Can you reproduce the data beneath, keeping every line exact?

────────

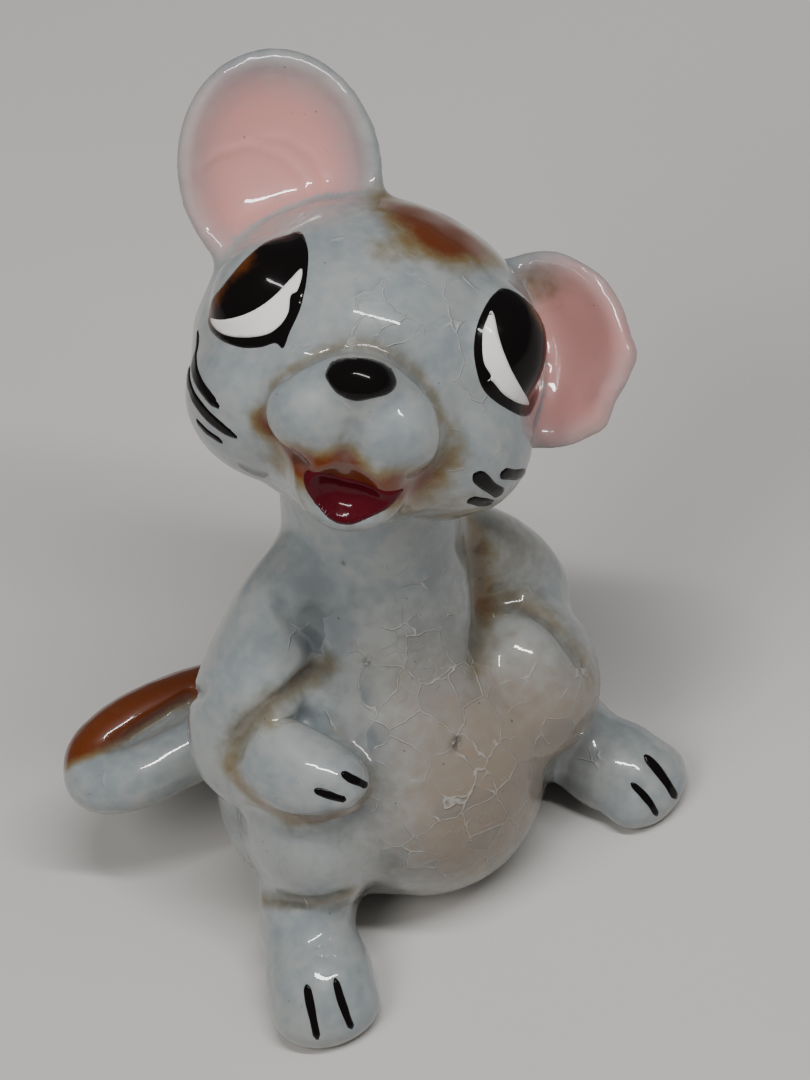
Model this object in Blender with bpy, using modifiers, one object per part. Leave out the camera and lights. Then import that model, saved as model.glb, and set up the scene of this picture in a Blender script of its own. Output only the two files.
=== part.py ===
"""A slip-cast, hand-assembled miniature china mouse, sitting with its face turned up.

Each piece is one lump of clay as the maker formed it: the body and the head are hollow castings, and
the solid limbs, tail, ears and nose are luted onto them. A piece starts as ellipsoids and strands of
balls. Remesh fuses them, Smooth fills the creases, Decimate thins the mesh, and Boolean cuts the piece
back to whatever it sits on. Every form is given in millimetres and MM turns it into metres.

The body faces -Y and stands on Z = 0, with +X on the mouse's left.
"""

import math

import bmesh
import bpy
from mathutils import Euler, Matrix, Vector

MM = 0.001

# Driving dimensions, in millimetres and degrees.
GAP = 0.3  # between a luted piece and what it sits on
WALL = 2.4  # of the slip-cast body and head
EAR_THICKNESS = 1.5
BASE_VENT_RADIUS = 1.7  # lets the firing gases out
NECK_VENT_RADIUS = 1.6  # joins the cavities of the body and the head
SLIVER = 0.02  # edges shorter than this are closed up

HEAD_CENTRE = Vector((6.0, 5.6, 43.7))
HEAD_TURN = -18.0  # towards the mouse's right
HEAD_LOOK_UP = 47.0
HEAD_TILT = 28.0  # towards the mouse's left ear

VOXEL = 0.5
SMOOTH_STEPS = 8
RIM_ANGLE = 40.0  # edges sharper than this stay crisp

GREY = (0.42, 0.45, 0.46)
PINK = (0.62, 0.45, 0.44)
BLACK = (0.01, 0.008, 0.008)
GLAZE_ROUGHNESS = 0.12
ENAMEL_ROUGHNESS = 0.06


# ---------------------------------------------------------------- clay forms

def ball(at, size, turn=(0.0, 0.0, 0.0)):
    """An ellipsoid of given centre, radii and turn in degrees, as the matrix of a unit sphere."""
    if not isinstance(size, (tuple, list)):
        size = (size, size, size)
    rotation = Euler([math.radians(angle) for angle in turn]).to_matrix().to_4x4()
    return Matrix.Translation(Vector(at)) @ rotation @ Matrix.Diagonal((*size, 1.0))


def smooth_path(points, steps):
    """A Catmull-Rom curve through points, each (x, y, z, radius)."""
    padded = [points[0], *points, points[-1]]
    path = []
    for before, start, end, after in zip(padded, padded[1:], padded[2:], padded[3:]):
        for step in range(steps):
            t = step / steps
            path.append([
                0.5 * (2 * b + (c - a) * t + (2 * a - 5 * b + 4 * c - d) * t ** 2
                       + (3 * b - a - 3 * c + d) * t ** 3)
                for a, b, c, d in zip(before, start, end, after)
            ])
    path.append(list(points[-1]))
    return path


def strand(points, steps=6):
    """Balls along a smooth path, close enough together to fuse into one limb."""
    return [ball(place[:3], place[3]) for place in smooth_path(points, steps)]


def shrunk(form, by):
    """The same ellipsoid with each of its radii reduced."""
    place, rotation, size = form.decompose()
    return Matrix.LocRotScale(place, rotation, [max(radius - by, 0.5) for radius in size])


# ---------------------------------------------------------------- the mouse, piece by piece

SEAT = [
    ball((0.0, 2.2, 5.4), (10.8, 10.0, 6.4)),
    ball((0.0, 5.0, 12.0), (8.8, 8.2, 9.5)),
    ball((0.8, 7.0, 15.5), (8.0, 7.2, 10.5)),
]
TRUNK = strand([
    (0.0, -0.4, 8.2, 9.2),
    (-0.1, -0.4, 12.0, 9.4),
    (0.9, 2.9, 17.4, 7.9),
    (2.4, 5.1, 22.2, 7.2),
    (3.6, 6.3, 27.5, 6.6),
    (4.8, 6.9, 33.2, 6.6),
])
SOLID_NECK = 8  # balls at the top of the trunk that the cavity leaves out

# The head's forms are in its own axes: X to the mouse's left, -Y along the nose, Z to the crown.
CRANIUM = [
    ball((0.1, 0.5, 0.7), (12.6, 11.6, 11.4)),
    ball((-5.2, -2.0, -3.4), (6.9, 7.6, 6.0)),
    ball((6.0, -2.0, -3.6), (6.8, 7.6, 6.0)),
]
FACE = [
    ball((-2.6, -9.8, -3.4), (4.0, 4.4, 3.6)),  # right muzzle pad
    ball((2.8, -9.8, -3.4), (4.0, 4.4, 3.6)),  # left muzzle pad
    ball((0.0, -9.6, -1.6), (4.6, 4.4, 3.0)),  # bridge of the nose
    ball((0.6, -8.2, -7.8), (4.4, 4.6, 3.5)),  # lower jaw
    ball((0.8, -4.8, -6.4), (6.4, 6.0, 4.6)),  # chin
    ball((-7.0, -4.8, 3.0), (4.6, 4.2, 4.8)),  # right eye
    ball((7.6, -4.7, 3.0), (4.6, 4.2, 5.0)),  # left eye
]
MOUTH = [ball((0.7, -12.2, -8.6), (2.7, 3.2, 1.6), (-20, 0, 0))]
NOSE = [ball((-0.1, -13.6, -1.0), (2.3, 1.7, 1.6))]

# An ear's radii are its half width, the depth of its cup and its half height.
EAR_RIGHT = ball((-8.8, -1.0, 12.2), (6.7, 2.8, 8.0), (-2, -22, 4))
EAR_LEFT = ball((12.0, 1.6, 4.0), (6.6, 2.6, 5.8), (0, 62, -24))

LEG_RIGHT = [
    ball((-9.9, -1.2, 9.6), (4.5, 6.2, 7.4), (18, 0, 0)),
    ball((-9.4, 3.6, 7.0), (4.8, 6.2, 6.6)),
    ball((-11.6, -2.6, 4.6), (3.7, 3.8, 4.4)),
]
LEG_LEFT = [
    ball((9.1, -0.4, 12.8), (6.0, 6.8, 7.2), (16, 0, 0)),
    ball((9.8, 5.0, 8.0), (5.2, 6.2, 7.4)),
    ball((10.9, 0.6, 4.8), (3.8, 4.4, 4.6)),
]
FOOT_RIGHT = [
    ball((-13.9, -7.6, 2.4), (4.1, 5.0, 3.4), (0, 0, -20)),
    ball((-14.8, -9.9, 1.6), (4.2, 3.2, 2.6), (0, 0, -20)),
    ball((-12.9, -4.2, 3.6), (3.4, 3.8, 3.6), (0, 0, -20)),
]
FOOT_LEFT = [
    ball((13.3, -4.2, 2.3), (3.8, 4.8, 3.2), (0, 0, 28)),
    ball((14.4, -6.6, 1.6), (4.0, 3.0, 2.5), (0, 0, 28)),
    ball((12.2, -0.8, 3.2), (3.1, 3.8, 3.4), (0, 0, 28)),
]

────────

* _EXERCISE RESPONSE_
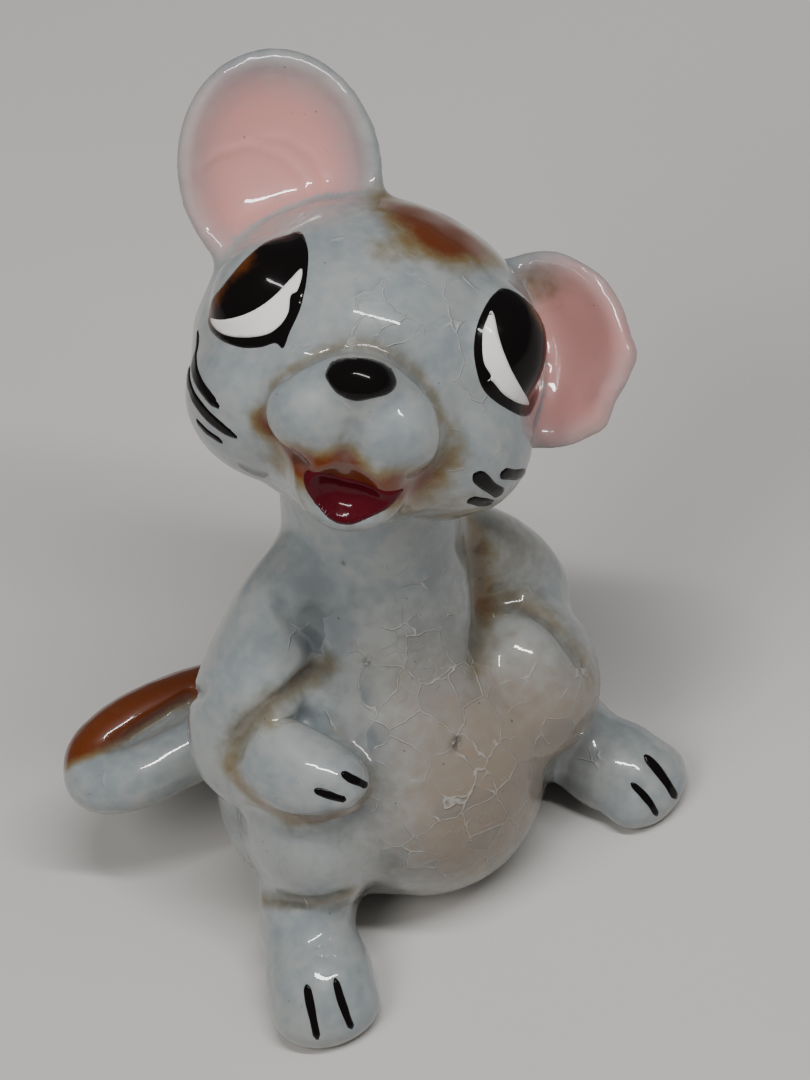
Model this object in Blender with bpy, using modifiers, one object per part. Leave out the camera and lights. Then import that model, saved as model.glb, and set up the scene of this picture in a Blender script of its own. Output only the two files.
=== part.py ===
"""A slip-cast, hand-assembled miniature china mouse, sitting with its face turned up.

Each piece is one lump of clay as the maker formed it: the body and the head are hollow castings, and
the solid limbs, tail, ears and nose are luted onto them. A piece starts as ellipsoids and strands of
balls. Remesh fuses them, Smooth fills the creases, Decimate thins the mesh, and Boolean cuts the piece
back to whatever it sits on. Every form is given in millimetres and MM turns it into metres.

The body faces -Y and stands on Z = 0, with +X on the mouse's left.
"""

import math

import bmesh
import bpy
from mathutils import Euler, Matrix, Vector

MM = 0.001

# Driving dimensions, in millimetres and degrees.
GAP = 0.3  # between a luted piece and what it sits on
WALL = 2.4  # of the slip-cast body and head
EAR_THICKNESS = 1.5
BASE_VENT_RADIUS = 1.7  # lets the firing gases out
NECK_VENT_RADIUS = 1.6  # joins the cavities of the body and the head
SLIVER = 0.02  # edges shorter than this are closed up

HEAD_CENTRE = Vector((6.0, 5.6, 43.7))
HEAD_TURN = -18.0  # towards the mouse's right
HEAD_LOOK_UP = 47.0
HEAD_TILT = 28.0  # towards the mouse's left ear

VOXEL = 0.5
SMOOTH_STEPS = 8
RIM_ANGLE = 40.0  # edges sharper than this stay crisp

GREY = (0.42, 0.45, 0.46)
PINK = (0.62, 0.45, 0.44)
BLACK = (0.01, 0.008, 0.008)
GLAZE_ROUGHNESS = 0.12
ENAMEL_ROUGHNESS = 0.06


# ---------------------------------------------------------------- clay forms

def ball(at, size, turn=(0.0, 0.0, 0.0)):
    """An ellipsoid of given centre, radii and turn in degrees, as the matrix of a unit sphere."""
    if not isinstance(size, (tuple, list)):
        size = (size, size, size)
    rotation = Euler([math.radians(angle) for angle in turn]).to_matrix().to_4x4()
    return Matrix.Translation(Vector(at)) @ rotation @ Matrix.Diagonal((*size, 1.0))


def smooth_path(points, steps):
    """A Catmull-Rom curve through points, each (x, y, z, radius)."""
    padded = [points[0], *points, points[-1]]
    path = []
    for before, start, end, after in zip(padded, padded[1:], padded[2:], padded[3:]):
        for step in range(steps):
            t = step / steps
            path.append([
                0.5 * (2 * b + (c - a) * t + (2 * a - 5 * b + 4 * c - d) * t ** 2
                       + (3 * b - a - 3 * c + d) * t ** 3)
                for a, b, c, d in zip(before, start, end, after)
            ])
    path.append(list(points[-1]))
    return path


def strand(points, steps=6):
    """Balls along a smooth path, close enough together to fuse into one limb."""
    return [ball(place[:3], place[3]) for place in smooth_path(points, steps)]


def shrunk(form, by):
    """The same ellipsoid with each of its radii reduced."""
    place, rotation, size = form.decompose()
    return Matrix.LocRotScale(place, rotation, [max(radius - by, 0.5) for radius in size])


# ---------------------------------------------------------------- the mouse, piece by piece

SEAT = [
    ball((0.0, 2.2, 5.4), (10.8, 10.0, 6.4)),
    ball((0.0, 5.0, 12.0), (8.8, 8.2, 9.5)),
    ball((0.8, 7.0, 15.5), (8.0, 7.2, 10.5)),
]
TRUNK = strand([
    (0.0, -0.4, 8.2, 9.2),
    (-0.1, -0.4, 12.0, 9.4),
    (0.9, 2.9, 17.4, 7.9),
    (2.4, 5.1, 22.2, 7.2),
    (3.6, 6.3, 27.5, 6.6),
    (4.8, 6.9, 33.2, 6.6),
])
SOLID_NECK = 8  # balls at the top of the trunk that the cavity leaves out

# The head's forms are in its own axes: X to the mouse's left, -Y along the nose, Z to the crown.
CRANIUM = [
    ball((0.1, 0.5, 0.7), (12.6, 11.6, 11.4)),
    ball((-5.2, -2.0, -3.4), (6.9, 7.6, 6.0)),
    ball((6.0, -2.0, -3.6), (6.8, 7.6, 6.0)),
]
FACE = [
    ball((-2.6, -9.8, -3.4), (4.0, 4.4, 3.6)),  # right muzzle pad
    ball((2.8, -9.8, -3.4), (4.0, 4.4, 3.6)),  # left muzzle pad
    ball((0.0, -9.6, -1.6), (4.6, 4.4, 3.0)),  # bridge of the nose
    ball((0.6, -8.2, -7.8), (4.4, 4.6, 3.5)),  # lower jaw
    ball((0.8, -4.8, -6.4), (6.4, 6.0, 4.6)),  # chin
    ball((-7.0, -4.8, 3.0), (4.6, 4.2, 4.8)),  # right eye
    ball((7.6, -4.7, 3.0), (4.6, 4.2, 5.0)),  # left eye
]
MOUTH = [ball((0.7, -12.2, -8.6), (2.7, 3.2, 1.6), (-20, 0, 0))]
NOSE = [ball((-0.1, -13.6, -1.0), (2.3, 1.7, 1.6))]

# An ear's radii are its half width, the depth of its cup and its half height.
EAR_RIGHT = ball((-8.8, -1.0, 12.2), (6.7, 2.8, 8.0), (-2, -22, 4))
EAR_LEFT = ball((12.0, 1.6, 4.0), (6.6, 2.6, 5.8), (0, 62, -24))

LEG_RIGHT = [
    ball((-9.9, -1.2, 9.6), (4.5, 6.2, 7.4), (18, 0, 0)),
    ball((-9.4, 3.6, 7.0), (4.8, 6.2, 6.6)),
    ball((-11.6, -2.6, 4.6), (3.7, 3.8, 4.4)),
]
LEG_LEFT = [
    ball((9.1, -0.4, 12.8), (6.0, 6.8, 7.2), (16, 0, 0)),
    ball((9.8, 5.0, 8.0), (5.2, 6.2, 7.4)),
    ball((10.9, 0.6, 4.8), (3.8, 4.4, 4.6)),
]
FOOT_RIGHT = [
    ball((-13.9, -7.6, 2.4), (4.1, 5.0, 3.4), (0, 0, -20)),
    ball((-14.8, -9.9, 1.6), (4.2, 3.2, 2.6), (0, 0, -20)),
    ball((-12.9, -4.2, 3.6), (3.4, 3.8, 3.6), (0, 0, -20)),
]
FOOT_LEFT = [
    ball((13.3, -4.2, 2.3), (3.8, 4.8, 3.2), (0, 0, 28)),
    ball((14.4, -6.6, 1.6), (4.0, 3.0, 2.5), (0, 0, 28)),
    ball((12.2, -0.8, 3.2), (3.1, 3.8, 3.4), (0, 0, 28)),
]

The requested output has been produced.